Death by M.C. Escher – inside the old Shanghai slaughterhouse

I once had a roommate who wore a lot of M.C. Escher t-shirts.  I thought it was fun and quirky, which was odd, since he wasn’t really either of those things.  One day I made the offhand comment that he sure seemed to like M.C. Escher, and he lost it, “no, I do not like M.C. Escher! I am sick to hell of M.C. Escher!”

It turns out that he used to like M.C. Esher, when he was about eight. So people started buying him M.C. Escher t-shirts, and posters, and coffee mugs, thereby furthering the perception that he really liked M.C. Escher, and thus increasing his seemingly endless supply of M.C. Escher swag.

Poor guy.

Anyways, this morning I went to the site of the old Shanghai Municipal Slaughterhouse, which was built in 1935, and has since been redesigned into an art space. It has a Starbucks (duh), a few galleries, and even a vape shop, who’s window I did not break, although I was tempted.

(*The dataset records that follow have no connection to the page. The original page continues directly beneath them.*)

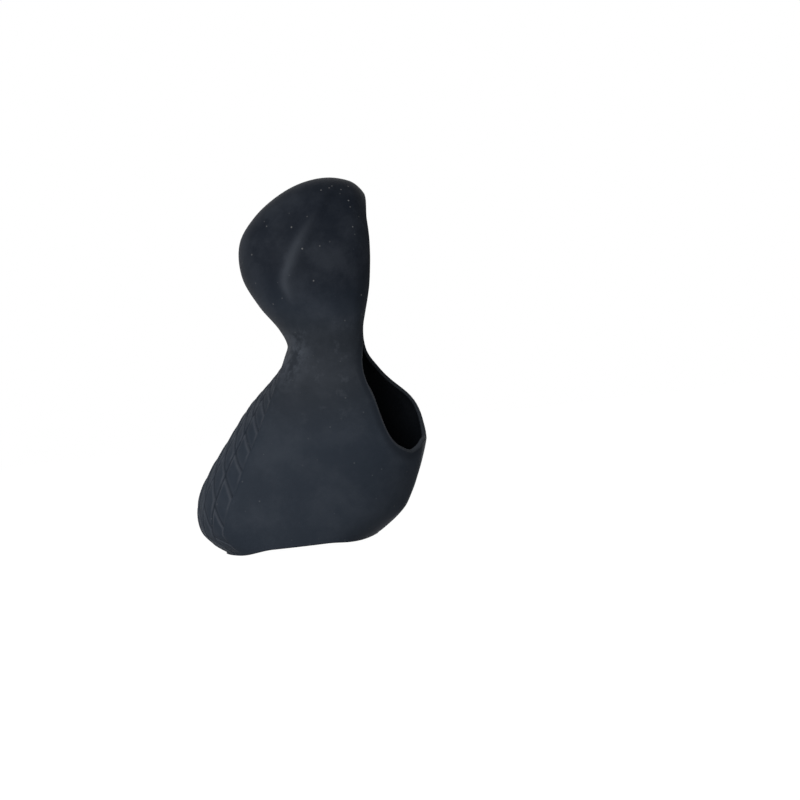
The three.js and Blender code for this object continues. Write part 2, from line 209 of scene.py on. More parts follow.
class HoodForm:
    """The closed form of the hood and the edges that are cut into it, in millimetres.

    A place (p, q) on the form is polar: its radius is the station along the hood and its angle turns
    from the palm's middle over +Y to the underside.
    """

    # Turn over which the opening's direction is measured, and how finely its edge is followed.
    edge_turn = 1 / 24
    fine_steps = 1200
    # How often the edge is evened out at the strap, between these distances from the middle.
    edge_roundings = 250
    strap_stretch = (0.66, 0.74)
    # Where the base edge starts to rise at its two ends, in millimetres, and how steeply.
    back_start, back_steepness = -14.5, 0.012
    front_start, front_steepness = 12.0, 0.014
    # The base edge lies beyond this station all round.
    body_end = 0.85
    strap_corner_spread, ridge_spread = 0.11, 0.2
    normal_step = 0.004
    halvings, angle_rounds, palm_steps = 40, 12, 200
    # The grip's upper edge is slanted, so its distance is this share of the way round to it.
    edge_slant = 0.83
    grip_fade = 0.02

    def __init__(self, sizes):
        self.sizes = sizes
        head, neck, base = (size / MM for size in (sizes.head_width, sizes.neck_width, sizes.base_width))
        palm = [(at, x, z) for at, x, z, _, _ in STATIONS]
        under = [(at, x, z) for at, _, _, x, z in STATIONS]
        self.outline = SmoothLine(both_ways(palm, under))
        halves = [(at, head / 2 * share) for at, share in HEAD_SHARES]
        halves += [(at, mixed(neck, head, share) / 2) for at, share in NECK_TO_HEAD]
        halves += [(at, mixed(neck, base, share) / 2) for at, share in NECK_TO_BASE]
        halves += [(at, base / 2 * share) for at, share in BELOW_BASE]
        self.half_width = SmoothLine(both_ways(halves, [(at, -half) for at, half in halves]))
        self.grip_from = SmoothLine([(at, np.radians(start)) for at, start, _ in GRIP_EDGES])
        self.grip_to = SmoothLine([(at, np.radians(end)) for at, _, end in GRIP_EDGES])
        self.crease_angle = SmoothLine(CREASE_PATH)
        self.strap_angle = SmoothLine(STRAP_CORNER_PATH)
        self._measure_opening()
        palm_line = self.outline(np.linspace(GRIP_START, 1.0, self.palm_steps))
        self.palm_run = np.linalg.norm(np.diff(palm_line, axis=0), axis=1).sum() / (1.0 - GRIP_START)

    def fullness(self, along, angle):
        """How much fuller than an ellipse the section is."""
        sizes = self.sizes
        share = mixed(sizes.head_fullness, sizes.base_fullness, smooth(along, *FULLNESS_TURN))
        return 1.0 + smooth(along, *FULLNESS_START) * share * np.sin(2 * angle) ** 2

    def crease(self, along, angle):
        """Height of the soft crease that parts the head's dome from its flatter sides."""
        off = (np.abs(angle) - self.crease_angle(along)[..., 0]) / self.sizes.crease_spread
        return self.sizes.crease_height / MM * hill(along, CREASE_START, CREASE_END) * np.exp(-off * off)

    def strap_corner(self, along, angle):
        """Height of the corner between the smooth side and the strap."""
        fade = hill(along, STRAP_CORNER_START, STRAP_CORNER_END)
        off = (angle - self.strap_angle(along)[..., 0]) / self.strap_corner_spread
        return self.sizes.strap_corner / MM * fade * np.exp(-off * off)

    def shoulder(self, along, angle):
        """Height of the smooth skin's swell beside the sweeping edge of the grip pattern."""
        beside = (self.grip_from(along)[..., 0] - angle) * self.half_width(along)[..., 0]
        fade = hill(along, SHOULDER_START, RELIEF_END)
        return self.sizes.shoulder / MM * fade * hill(beside, SHOULDER_RISE, SHOULDER_FALL)

    def palm_ridge(self, along, angle):
        """Height of the low ridge down the palm's middle, from the neck to the base."""
        fade = hill(along, RIDGE_START, RELIEF_END)
        return self.sizes.ridge_height / MM * fade * np.exp(-((angle / self.ridge_spread) ** 2))

    def point(self, p, q):
        """Points of the form at places."""
        along, angle = np.hypot(p, q), np.arctan2(q, p)
        palm, under = self.outline(along), self.outline(-along)
        full = self.fullness(along, angle)
        side = (palm + under) / 2 + (palm - under) / 2 * (np.cos(angle) * full)[..., None]
        sway = self.sizes.base_sway / MM * smooth(along, *SWAY_TURN)
        across = sway + self.half_width(along)[..., 0] * np.sin(angle) * full
        return np.stack([side[..., 0], across, side[..., 1]], axis=-1)

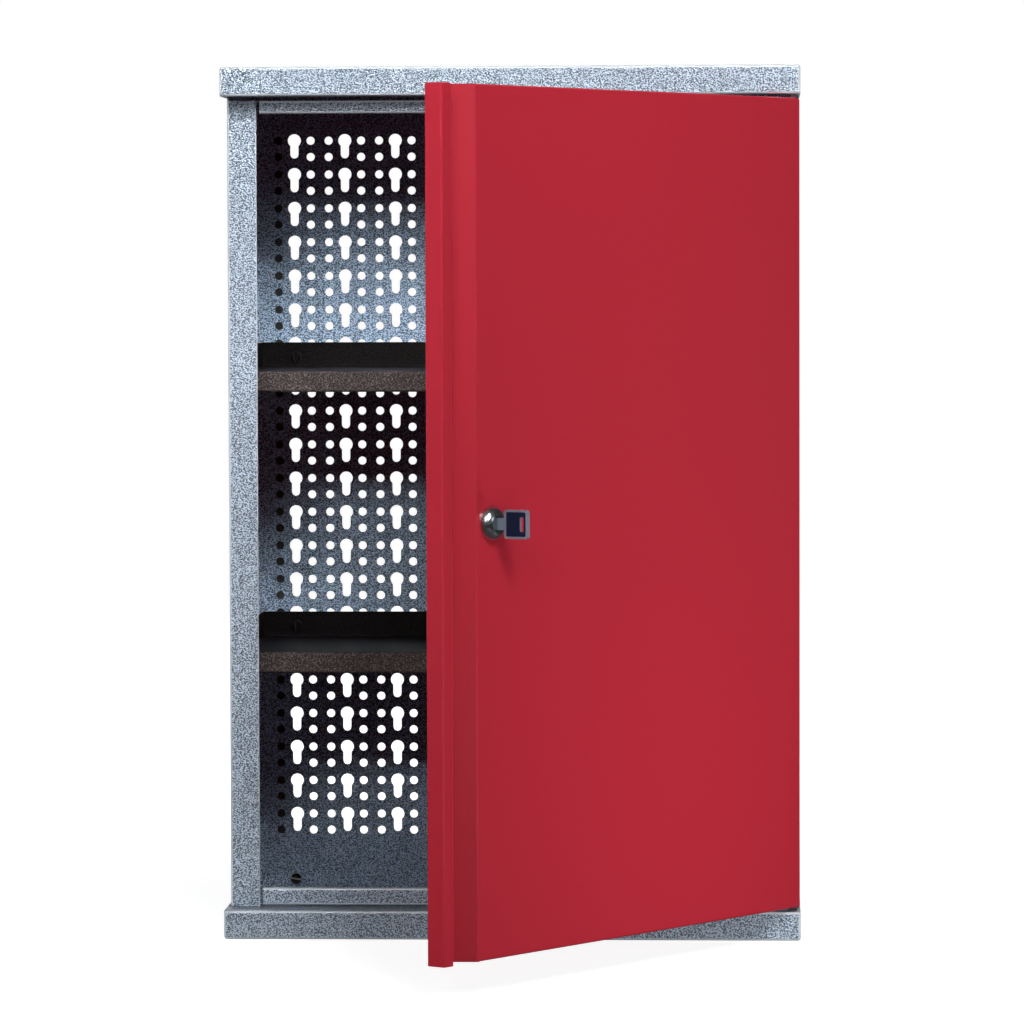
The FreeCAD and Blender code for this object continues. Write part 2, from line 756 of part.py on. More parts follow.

The building was amazing. Even my old roommate would have been awestruck.

First a word on slaughterhouses. They are usually multistory structures. You do the actual killing at the top, and let gravity do the work of moving the one ton carcasses through the various stages of disassembly. You get the cattle to the top by putting them on a conveyor belt, or by walking them up an incline.

You can still see the building’s original function in the maze of ramps and staircases, all of which lead up to a central room on the third story. This was most likely the killing floor. (At this point, I would like to send you to the Howlin’ Wolf video, but I’m in China, so no YouTube for me). The ramps are gently graded, which means they wrap around for some time to get to the third story. The building is made of poured concrete, which gives it a fluid effect, and combines the walkways, ramps and stairs with various support structures and balconies, all twisting around a central point, and punctuated with open air and light wells.

It’s hard to reconcile this dizzying cathedral with the cow hell that it once was, but it’s no less beautiful as a functional space. The one question I have is how the live animals actually got here, since we are some ways away from the train depot. It’s possible that they were loaded onto barges or trucks, though that seems like an unnecessary extra step. In any case, location next to the small river was a pretty sensible one for a slaughterhouse.

Directions: The building is located at the corner of Haining and Jiulong roads. The easiest way is to take Metro Line 4 or 10 to Hailun (海伦) Station, and walk southeast until you reach the spot marked by the red arrow.